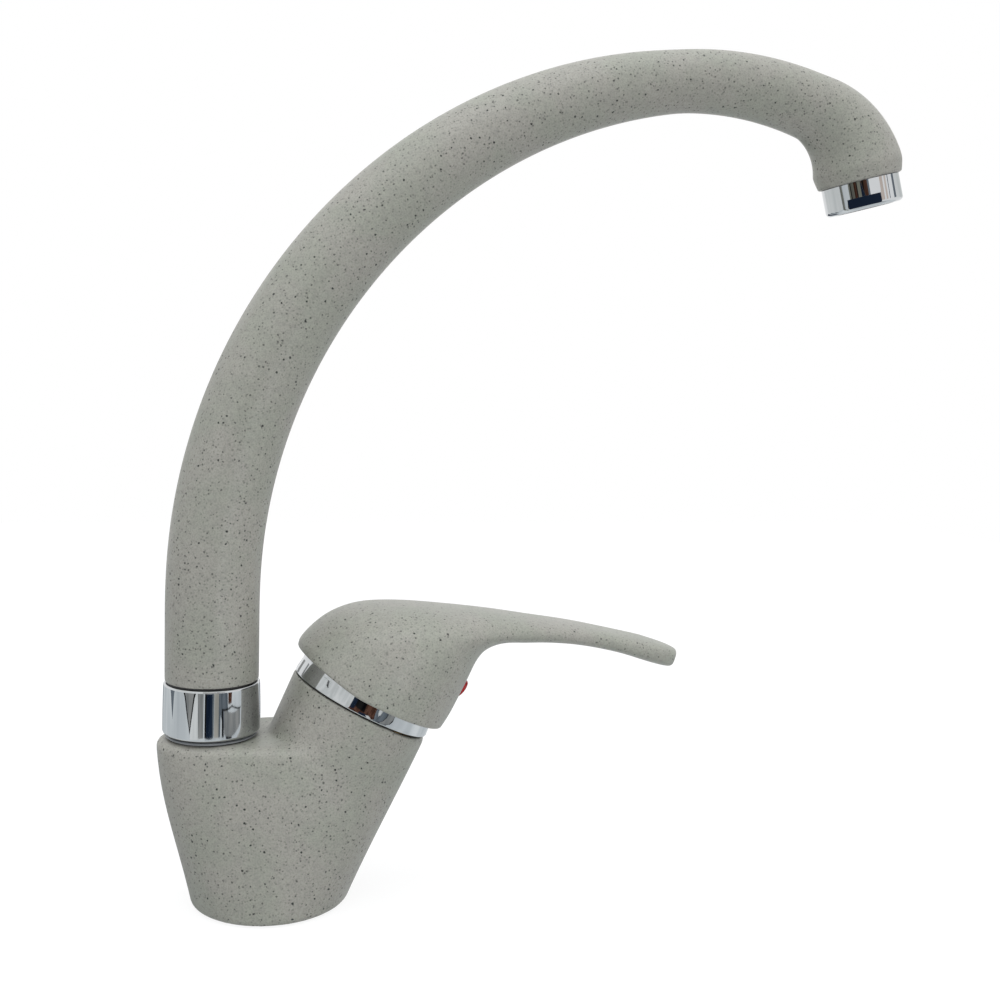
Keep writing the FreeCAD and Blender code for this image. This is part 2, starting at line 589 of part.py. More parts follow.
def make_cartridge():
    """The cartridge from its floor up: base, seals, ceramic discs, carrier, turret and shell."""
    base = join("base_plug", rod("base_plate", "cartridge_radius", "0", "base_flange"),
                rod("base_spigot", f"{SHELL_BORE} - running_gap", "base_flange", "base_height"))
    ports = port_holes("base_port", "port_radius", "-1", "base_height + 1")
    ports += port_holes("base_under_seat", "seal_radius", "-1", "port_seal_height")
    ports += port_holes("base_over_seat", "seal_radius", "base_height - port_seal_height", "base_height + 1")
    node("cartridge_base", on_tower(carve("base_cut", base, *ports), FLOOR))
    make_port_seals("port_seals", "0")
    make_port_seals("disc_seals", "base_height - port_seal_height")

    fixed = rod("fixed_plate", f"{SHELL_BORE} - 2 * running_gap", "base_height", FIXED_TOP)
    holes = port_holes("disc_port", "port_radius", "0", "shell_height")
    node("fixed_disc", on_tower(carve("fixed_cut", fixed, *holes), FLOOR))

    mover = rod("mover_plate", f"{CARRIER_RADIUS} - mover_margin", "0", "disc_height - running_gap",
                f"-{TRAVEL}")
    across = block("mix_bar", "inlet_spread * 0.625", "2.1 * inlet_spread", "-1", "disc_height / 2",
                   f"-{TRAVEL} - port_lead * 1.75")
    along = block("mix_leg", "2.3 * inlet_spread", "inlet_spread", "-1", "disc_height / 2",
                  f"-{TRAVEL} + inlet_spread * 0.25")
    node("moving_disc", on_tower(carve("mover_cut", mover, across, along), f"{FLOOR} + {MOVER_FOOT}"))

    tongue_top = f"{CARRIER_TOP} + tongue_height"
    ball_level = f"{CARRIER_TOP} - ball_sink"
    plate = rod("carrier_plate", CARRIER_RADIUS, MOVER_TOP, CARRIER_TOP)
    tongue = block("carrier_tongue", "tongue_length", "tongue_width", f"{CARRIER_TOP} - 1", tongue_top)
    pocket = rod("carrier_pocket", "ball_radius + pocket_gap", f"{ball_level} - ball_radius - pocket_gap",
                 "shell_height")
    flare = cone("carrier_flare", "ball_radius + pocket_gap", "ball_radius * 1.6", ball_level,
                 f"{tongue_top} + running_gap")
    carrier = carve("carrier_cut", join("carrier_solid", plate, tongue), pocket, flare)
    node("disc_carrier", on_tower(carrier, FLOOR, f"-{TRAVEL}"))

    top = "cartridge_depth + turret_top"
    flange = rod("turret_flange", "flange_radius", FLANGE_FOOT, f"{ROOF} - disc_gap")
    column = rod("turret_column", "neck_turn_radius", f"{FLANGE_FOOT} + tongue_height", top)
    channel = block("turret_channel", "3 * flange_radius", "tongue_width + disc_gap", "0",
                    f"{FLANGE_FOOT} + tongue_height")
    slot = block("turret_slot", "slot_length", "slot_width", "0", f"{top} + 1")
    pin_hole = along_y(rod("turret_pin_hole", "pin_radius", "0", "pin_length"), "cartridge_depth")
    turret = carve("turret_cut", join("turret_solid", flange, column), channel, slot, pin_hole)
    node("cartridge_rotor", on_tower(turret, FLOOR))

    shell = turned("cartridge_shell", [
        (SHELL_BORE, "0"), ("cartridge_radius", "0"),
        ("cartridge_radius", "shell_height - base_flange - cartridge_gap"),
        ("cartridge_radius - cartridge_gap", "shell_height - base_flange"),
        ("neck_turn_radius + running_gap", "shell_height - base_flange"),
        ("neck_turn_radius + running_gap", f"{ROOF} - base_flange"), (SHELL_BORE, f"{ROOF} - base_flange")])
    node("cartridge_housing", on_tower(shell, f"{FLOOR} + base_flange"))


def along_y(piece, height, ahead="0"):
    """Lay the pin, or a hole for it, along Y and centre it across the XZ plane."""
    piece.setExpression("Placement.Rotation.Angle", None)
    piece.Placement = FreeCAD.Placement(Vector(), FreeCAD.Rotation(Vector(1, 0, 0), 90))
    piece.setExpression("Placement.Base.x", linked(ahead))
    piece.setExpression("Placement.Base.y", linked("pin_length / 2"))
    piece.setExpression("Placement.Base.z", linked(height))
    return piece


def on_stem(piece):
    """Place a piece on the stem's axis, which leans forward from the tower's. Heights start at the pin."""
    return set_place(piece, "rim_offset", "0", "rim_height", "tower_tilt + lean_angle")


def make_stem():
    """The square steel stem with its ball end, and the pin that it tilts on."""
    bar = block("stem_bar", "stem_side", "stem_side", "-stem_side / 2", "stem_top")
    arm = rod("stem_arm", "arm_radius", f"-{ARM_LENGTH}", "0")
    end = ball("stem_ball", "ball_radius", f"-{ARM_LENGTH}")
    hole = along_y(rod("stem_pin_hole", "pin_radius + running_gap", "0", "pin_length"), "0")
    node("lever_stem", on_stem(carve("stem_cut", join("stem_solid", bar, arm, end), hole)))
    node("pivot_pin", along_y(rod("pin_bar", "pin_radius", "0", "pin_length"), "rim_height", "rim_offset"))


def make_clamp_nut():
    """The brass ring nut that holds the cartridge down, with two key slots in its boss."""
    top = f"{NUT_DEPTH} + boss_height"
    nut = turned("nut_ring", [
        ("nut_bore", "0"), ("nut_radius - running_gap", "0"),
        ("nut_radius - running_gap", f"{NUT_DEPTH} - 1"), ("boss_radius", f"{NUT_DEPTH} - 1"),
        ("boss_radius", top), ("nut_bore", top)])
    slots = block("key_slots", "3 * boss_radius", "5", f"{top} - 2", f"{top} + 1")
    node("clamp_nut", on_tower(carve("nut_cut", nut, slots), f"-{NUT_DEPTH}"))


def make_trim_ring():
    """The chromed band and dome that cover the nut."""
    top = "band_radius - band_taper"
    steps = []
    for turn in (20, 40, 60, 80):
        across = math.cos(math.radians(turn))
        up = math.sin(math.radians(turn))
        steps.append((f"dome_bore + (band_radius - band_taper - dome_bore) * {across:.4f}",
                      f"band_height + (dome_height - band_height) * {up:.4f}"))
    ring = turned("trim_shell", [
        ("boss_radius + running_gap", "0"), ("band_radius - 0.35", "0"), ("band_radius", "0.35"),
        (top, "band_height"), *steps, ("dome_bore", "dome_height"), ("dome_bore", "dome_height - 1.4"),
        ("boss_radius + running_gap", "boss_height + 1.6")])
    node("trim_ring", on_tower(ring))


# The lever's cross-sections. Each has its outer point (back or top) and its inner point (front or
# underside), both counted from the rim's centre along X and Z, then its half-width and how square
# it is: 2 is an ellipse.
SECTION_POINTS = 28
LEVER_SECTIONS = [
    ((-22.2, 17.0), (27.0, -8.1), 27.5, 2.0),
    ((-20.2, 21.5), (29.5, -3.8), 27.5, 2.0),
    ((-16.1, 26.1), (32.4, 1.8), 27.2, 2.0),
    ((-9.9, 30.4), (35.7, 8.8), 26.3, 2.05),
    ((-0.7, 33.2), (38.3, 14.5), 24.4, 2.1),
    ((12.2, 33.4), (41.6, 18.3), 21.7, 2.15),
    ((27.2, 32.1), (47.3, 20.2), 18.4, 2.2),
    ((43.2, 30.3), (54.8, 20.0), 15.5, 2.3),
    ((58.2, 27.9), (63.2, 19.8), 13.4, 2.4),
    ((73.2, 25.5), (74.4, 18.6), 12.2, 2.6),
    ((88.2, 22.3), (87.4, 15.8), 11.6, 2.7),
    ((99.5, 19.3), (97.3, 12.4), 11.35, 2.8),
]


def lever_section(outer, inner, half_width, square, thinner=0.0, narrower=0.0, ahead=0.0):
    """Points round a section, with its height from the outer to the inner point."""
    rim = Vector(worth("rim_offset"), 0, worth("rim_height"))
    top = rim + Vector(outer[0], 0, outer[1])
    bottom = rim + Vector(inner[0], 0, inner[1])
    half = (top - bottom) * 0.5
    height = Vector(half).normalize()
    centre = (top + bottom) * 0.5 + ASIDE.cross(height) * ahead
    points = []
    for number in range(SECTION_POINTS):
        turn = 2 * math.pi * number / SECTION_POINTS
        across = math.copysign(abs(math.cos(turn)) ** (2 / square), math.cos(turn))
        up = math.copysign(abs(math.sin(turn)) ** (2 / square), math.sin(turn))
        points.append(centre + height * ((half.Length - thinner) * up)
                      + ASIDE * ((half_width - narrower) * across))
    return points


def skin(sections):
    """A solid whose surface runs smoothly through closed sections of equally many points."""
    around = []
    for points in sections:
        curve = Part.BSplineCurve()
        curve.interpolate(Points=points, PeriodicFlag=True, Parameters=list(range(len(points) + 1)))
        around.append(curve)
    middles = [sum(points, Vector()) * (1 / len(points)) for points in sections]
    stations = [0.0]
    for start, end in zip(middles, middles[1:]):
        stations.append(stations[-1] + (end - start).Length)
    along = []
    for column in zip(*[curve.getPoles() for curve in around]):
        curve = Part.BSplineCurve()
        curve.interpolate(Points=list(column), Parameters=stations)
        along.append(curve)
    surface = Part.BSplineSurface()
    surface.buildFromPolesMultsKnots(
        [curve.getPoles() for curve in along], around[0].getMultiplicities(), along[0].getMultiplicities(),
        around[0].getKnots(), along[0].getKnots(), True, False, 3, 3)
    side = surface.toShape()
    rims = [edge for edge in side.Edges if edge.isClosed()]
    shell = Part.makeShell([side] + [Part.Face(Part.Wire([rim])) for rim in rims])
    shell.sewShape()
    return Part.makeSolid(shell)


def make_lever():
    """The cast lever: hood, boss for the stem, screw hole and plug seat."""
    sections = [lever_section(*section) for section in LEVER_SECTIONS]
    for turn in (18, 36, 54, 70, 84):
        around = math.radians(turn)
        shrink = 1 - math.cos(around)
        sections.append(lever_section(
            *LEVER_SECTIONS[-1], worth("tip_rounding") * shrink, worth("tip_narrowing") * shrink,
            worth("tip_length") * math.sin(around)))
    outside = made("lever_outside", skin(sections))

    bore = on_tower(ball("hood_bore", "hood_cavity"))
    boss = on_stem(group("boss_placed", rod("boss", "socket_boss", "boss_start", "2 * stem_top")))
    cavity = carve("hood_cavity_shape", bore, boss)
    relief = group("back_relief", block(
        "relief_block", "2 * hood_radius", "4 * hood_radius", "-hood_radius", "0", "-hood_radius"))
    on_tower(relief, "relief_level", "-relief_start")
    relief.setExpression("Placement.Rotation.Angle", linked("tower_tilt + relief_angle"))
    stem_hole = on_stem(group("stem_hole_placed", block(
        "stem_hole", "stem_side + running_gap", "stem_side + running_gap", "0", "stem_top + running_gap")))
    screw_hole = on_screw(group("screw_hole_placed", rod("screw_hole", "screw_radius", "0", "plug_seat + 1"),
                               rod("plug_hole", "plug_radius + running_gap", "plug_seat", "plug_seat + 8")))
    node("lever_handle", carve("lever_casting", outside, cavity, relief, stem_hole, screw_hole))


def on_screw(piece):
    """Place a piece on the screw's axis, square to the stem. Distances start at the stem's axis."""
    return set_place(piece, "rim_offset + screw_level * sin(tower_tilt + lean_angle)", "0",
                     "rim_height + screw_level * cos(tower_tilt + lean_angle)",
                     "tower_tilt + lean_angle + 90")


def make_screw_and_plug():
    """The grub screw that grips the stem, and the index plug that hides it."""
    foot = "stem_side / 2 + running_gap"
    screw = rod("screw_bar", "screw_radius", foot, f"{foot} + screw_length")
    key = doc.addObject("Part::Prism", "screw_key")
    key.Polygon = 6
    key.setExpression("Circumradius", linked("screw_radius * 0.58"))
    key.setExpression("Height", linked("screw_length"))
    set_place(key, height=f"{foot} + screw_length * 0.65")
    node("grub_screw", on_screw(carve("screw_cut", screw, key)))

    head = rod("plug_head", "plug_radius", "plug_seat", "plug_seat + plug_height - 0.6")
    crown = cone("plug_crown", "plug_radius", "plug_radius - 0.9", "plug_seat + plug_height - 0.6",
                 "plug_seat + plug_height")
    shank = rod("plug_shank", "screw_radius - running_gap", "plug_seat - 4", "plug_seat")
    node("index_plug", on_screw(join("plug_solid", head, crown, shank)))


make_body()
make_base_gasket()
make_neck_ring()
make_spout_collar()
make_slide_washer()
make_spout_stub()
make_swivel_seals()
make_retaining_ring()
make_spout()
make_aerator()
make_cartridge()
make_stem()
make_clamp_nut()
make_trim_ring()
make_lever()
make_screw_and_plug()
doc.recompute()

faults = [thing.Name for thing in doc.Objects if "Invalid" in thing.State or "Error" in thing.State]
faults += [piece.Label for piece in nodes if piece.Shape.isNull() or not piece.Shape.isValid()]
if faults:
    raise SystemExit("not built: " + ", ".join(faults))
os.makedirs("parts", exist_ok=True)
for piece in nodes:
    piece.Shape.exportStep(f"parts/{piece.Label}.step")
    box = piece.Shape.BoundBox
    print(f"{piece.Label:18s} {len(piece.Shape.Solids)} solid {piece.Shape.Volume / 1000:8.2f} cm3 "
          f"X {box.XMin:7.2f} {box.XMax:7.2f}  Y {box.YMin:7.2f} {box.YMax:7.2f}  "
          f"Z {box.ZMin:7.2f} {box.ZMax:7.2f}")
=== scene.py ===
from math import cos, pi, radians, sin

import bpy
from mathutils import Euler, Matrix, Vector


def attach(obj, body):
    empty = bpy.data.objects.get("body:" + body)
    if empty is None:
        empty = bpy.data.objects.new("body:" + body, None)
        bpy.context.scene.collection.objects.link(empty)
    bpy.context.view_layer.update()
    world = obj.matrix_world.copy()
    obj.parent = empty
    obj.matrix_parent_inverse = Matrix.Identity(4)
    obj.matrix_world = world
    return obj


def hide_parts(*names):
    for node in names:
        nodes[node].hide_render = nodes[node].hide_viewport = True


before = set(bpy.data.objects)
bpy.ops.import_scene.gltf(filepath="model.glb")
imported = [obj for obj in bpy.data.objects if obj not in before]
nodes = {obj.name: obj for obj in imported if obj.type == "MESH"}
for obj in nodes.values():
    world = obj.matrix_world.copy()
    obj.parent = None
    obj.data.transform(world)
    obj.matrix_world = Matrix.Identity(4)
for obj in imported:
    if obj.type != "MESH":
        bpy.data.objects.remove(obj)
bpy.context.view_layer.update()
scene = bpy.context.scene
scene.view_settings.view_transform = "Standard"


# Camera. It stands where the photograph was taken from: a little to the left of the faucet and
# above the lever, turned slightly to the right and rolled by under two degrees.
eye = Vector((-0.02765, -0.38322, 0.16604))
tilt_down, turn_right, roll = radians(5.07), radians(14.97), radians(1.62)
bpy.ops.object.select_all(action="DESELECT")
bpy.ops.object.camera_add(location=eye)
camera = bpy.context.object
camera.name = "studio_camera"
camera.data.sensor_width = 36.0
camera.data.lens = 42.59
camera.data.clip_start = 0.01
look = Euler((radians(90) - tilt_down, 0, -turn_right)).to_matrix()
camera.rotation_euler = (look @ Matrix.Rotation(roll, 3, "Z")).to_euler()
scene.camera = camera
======
• [Given instruction]: Take exactly the lines from the one containing "box = piece.Shape.BoundBox" through the one containing "obj.matrix_parent_inverse = Matrix.Identity(4)" in the data above, and output them with nothing added.

• [Solution for this exercise]:
    box = piece.Shape.BoundBox
    print(f"{piece.Label:18s} {len(piece.Shape.Solids)} solid {piece.Shape.Volume / 1000:8.2f} cm3 "
          f"X {box.XMin:7.2f} {box.XMax:7.2f}  Y {box.YMin:7.2f} {box.YMax:7.2f}  "
          f"Z {box.ZMin:7.2f} {box.ZMax:7.2f}")
=== scene.py ===
from math import cos, pi, radians, sin

import bpy
from mathutils import Euler, Matrix, Vector


def attach(obj, body):
    empty = bpy.data.objects.get("body:" + body)
    if empty is None:
        empty = bpy.data.objects.new("body:" + body, None)
        bpy.context.scene.collection.objects.link(empty)
    bpy.context.view_layer.update()
    world = obj.matrix_world.copy()
    obj.parent = empty
    obj.matrix_parent_inverse = Matrix.Identity(4)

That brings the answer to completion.